Jeremy M. Lazarus | 9/23/2021, 6 p.m.
Homeless people needing shelter in Richmond beginning Friday, Oct. 1, through mid-April will have a place to stay if the …

Homeless people needing shelter in Richmond beginning Friday, Oct. 1, through mid-April will have a place to stay if the private shelters are full during cold weather.

Now tapped as City Hall’s overflow shelter manager, Commonwealth Catholic Charities, or CCC, plans to initially operate an inclement weather shelter at the Quality Inn Central, 3207 N. Arthur Ashe Blvd. It will be in the same space that was used as a pandemic safety net shelter last year, according to the plan Mayor Levar M. Stoney’s administration presented to City Council on Sept. 1.

CCC plans to use the hotel space while it renovates its intake facility at 809 Oliver Hill Way.

City Council’s policy is to have a shelter available when the temperature or wind chill factor is forecast to be at or below 40 degrees for the night.

Stoney administration officials stated that funding is being requested from City Council to pay for renovations at the CCC site and for operational costs for the first year.
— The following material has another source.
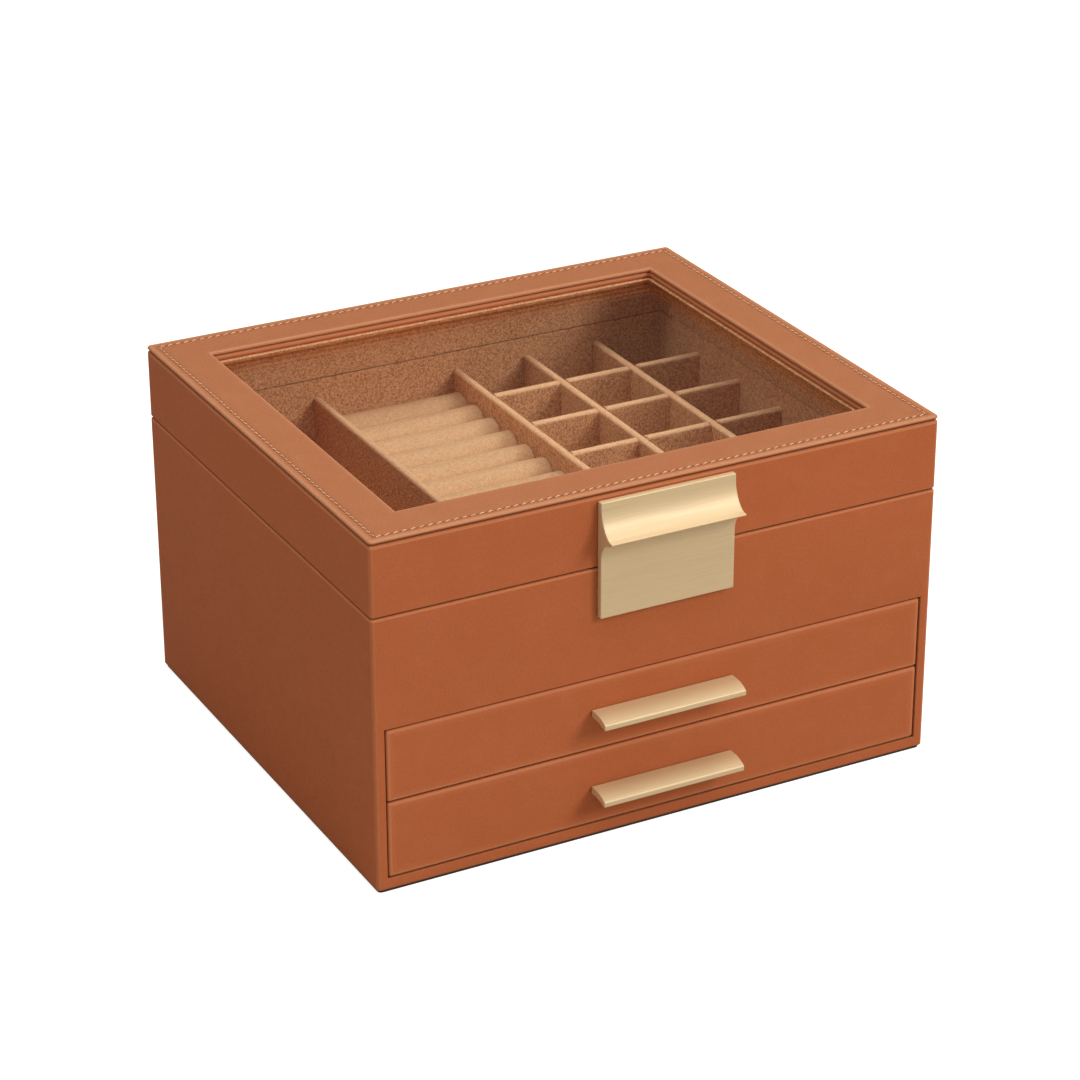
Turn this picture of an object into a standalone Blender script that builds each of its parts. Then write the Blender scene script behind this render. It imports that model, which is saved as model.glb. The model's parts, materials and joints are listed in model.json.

If the council approves it, the renovations would take several months, officials noted.

The funding would come from shelter dollars provided to the city by the U.S. Department of Housing and Urban Development, officials stated.

The city considered other options, including buying a motel, but has dropped those ideas, the officials said, and is now focused on ensuring CCC has the funds it needs to handle the city’s shelter needs.

The CCC also is under contract with the Greater Richmond Continuum of Care to operate the region’s main shelter program for families with children under 12, people recovering from illness, surgery or other health challenges and those 62 and older.

In July, Sharon Ebert, the city’s deputy chief administrative officer for economic and community development, told the council that $2.65 million was available to keep the program operating through March.

She said at the time that 133 individuals and 128 families with children under 12 were being housed through the program in motels and other locations.

She said then that GRCoC, an umbrella group whose members operate private shelters, had tapped CCC and the Richmond Urban Ministry Institute in North Side to operate the program, which is distinct from the city’s overflow shelter for winter and inclement weather.